- Film poster
- Directed by: Owen Trevor
- Written by: Steve Worland
- Produced by: Sonia Borella Jamie Hilton
- Starring: William Lodder Anastasia Bampos Frances O'Connor Richard Roxburgh
- Production company: See Pictures
- Distributed by: Roadshow Films (Australia and New Zealand) Netflix (International)
- Release dates: 28 August 2019 (CinefestOZ); 16 January 2020;
- Running time: 102 minutes
- Country: Australia
- Language: English

= Go Karts (film) =

2019 film by Owen Trevor

Go Karts, also known as Go!, is a 2019 Australian teen coming-of-age sports drama film directed by Owen Trevor on his feature film directorial debut. The film stars William Lodder, Frances O'Connor and Richard Roxburgh in the lead roles. Its storyline resembles that of the 1984 American martial arts drama film The Karate Kid. The film is based on a kart racing community in Western Australia and their underdog who wins the National Kart racing championship.

The film, originally titled Go!, premiered at the 2019 CinefestOZ Film Festival and was released to theatres on 16 January 2020 in Australia. Under the title Go Karts, the film was added to Netflix globally on 13 March 2020 excluding Australia and New Zealand and opened to mixed reviews from critics.

== Plot ==
Jack and his single mother Christie move into a small town in Western Australia. Jack relieves his painful memory as he lost his father Hooper from cancer.

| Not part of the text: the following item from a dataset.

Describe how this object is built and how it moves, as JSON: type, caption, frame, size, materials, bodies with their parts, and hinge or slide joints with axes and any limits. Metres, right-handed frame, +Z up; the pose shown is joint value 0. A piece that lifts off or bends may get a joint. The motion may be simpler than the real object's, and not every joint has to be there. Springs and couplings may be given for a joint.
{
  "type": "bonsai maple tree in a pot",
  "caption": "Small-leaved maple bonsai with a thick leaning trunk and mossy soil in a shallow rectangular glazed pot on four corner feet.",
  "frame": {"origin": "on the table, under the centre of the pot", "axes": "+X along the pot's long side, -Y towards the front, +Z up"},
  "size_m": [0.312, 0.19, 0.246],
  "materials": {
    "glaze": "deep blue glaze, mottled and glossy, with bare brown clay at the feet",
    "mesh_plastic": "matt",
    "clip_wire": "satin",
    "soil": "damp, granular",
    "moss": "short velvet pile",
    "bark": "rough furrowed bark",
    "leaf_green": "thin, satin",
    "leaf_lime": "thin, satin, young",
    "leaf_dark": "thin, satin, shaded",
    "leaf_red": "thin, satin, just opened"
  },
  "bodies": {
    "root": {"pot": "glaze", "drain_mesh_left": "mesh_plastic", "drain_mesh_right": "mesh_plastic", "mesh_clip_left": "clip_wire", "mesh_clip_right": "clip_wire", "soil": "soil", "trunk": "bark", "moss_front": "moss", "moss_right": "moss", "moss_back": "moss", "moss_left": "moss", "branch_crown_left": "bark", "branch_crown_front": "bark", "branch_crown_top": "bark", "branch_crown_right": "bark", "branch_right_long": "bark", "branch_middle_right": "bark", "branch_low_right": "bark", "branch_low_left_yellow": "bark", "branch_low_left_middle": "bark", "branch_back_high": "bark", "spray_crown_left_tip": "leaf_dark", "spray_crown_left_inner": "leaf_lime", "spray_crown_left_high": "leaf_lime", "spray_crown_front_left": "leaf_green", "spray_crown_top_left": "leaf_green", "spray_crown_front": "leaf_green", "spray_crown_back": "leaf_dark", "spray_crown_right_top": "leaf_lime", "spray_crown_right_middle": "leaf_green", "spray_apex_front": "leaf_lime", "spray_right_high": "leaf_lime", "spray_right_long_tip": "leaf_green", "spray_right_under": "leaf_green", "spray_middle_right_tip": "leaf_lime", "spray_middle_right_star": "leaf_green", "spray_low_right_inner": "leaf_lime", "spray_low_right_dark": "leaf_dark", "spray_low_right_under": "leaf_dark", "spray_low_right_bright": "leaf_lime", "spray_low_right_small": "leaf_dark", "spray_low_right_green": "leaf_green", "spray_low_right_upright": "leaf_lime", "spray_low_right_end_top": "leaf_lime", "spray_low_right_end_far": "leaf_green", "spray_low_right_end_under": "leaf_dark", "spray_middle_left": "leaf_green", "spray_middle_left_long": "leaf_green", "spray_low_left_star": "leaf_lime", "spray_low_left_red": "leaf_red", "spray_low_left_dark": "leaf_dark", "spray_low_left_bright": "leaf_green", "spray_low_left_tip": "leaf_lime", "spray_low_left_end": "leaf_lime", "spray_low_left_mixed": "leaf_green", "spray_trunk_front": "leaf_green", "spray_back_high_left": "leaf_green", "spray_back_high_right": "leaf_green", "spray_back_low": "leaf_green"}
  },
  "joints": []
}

Jack later helps his mum loading things into her new business shop. While helping his mum, she tells him to go to a party at a go kart track. He develops an interest, love and passion for go karting at the birthday party of Mandy, a budding mechanic, who becomes a friend. Jack discovers he is really good at the sport and starts training but must learn to control his recklessness. He strives hard to win the Australian National Go Karts Championship by defeating the best drivers in Australia. He gets the support of Mandy, his mentor Patrick and his best mate Colin. However he has to confront many obstacles to defeat the ruthless champion, Dean, who is his strongest competitor, and has the support of his father, Mike, who owns a race team.

==Cast==
- William Lodder as Jack Hooper
- Frances O'Connor as Christie Hooper, Jack's mother
- Adam T Perkin as Hooper, Jack's father
- Richard Roxburgh as Patrick
- Dan Wyllie as Barry, the local police officer
- Darius Amarfio-Jefferson as Colin
- Anastasia Bampos as Mandy Zeta
- Cooper van Grootel as Dean Zeta
- Damian de Montemas as Mike Zeta

== Production ==
The film marked debut directorial venture for Owen Trevor, who previously helmed short films. The film was made completely based on crowdfunding, funded by Screen Australia, Screenwest, and Lotterywest, Spectrum Films, Create NSW, Media Super, Fulcrum Media Finance. Principal photography of the film commenced in Busselton in April 2018.

In April 2018, the producers of the film advertised via online platforms to recruit required drivers, teams, officials and spectators for the shooting of the film. The film was entirely shot and set in Australia on the backdrop of kart racing sport. It was predominantly filmed in Western Australia, especially in Perth, and at few race tracks such as Cockburn International Kartway and Bunbury City Kart Club.

==Release==
The official trailer of the film was unveiled by Roadshow Films on 22 August 2019 and the film was also premiered at the 2019 CinefestOZ film festival.

Netflix bought the worldwide rights of the film excluding Australia and New Zealand ,and unveiled its official trailer on 27 February 2020.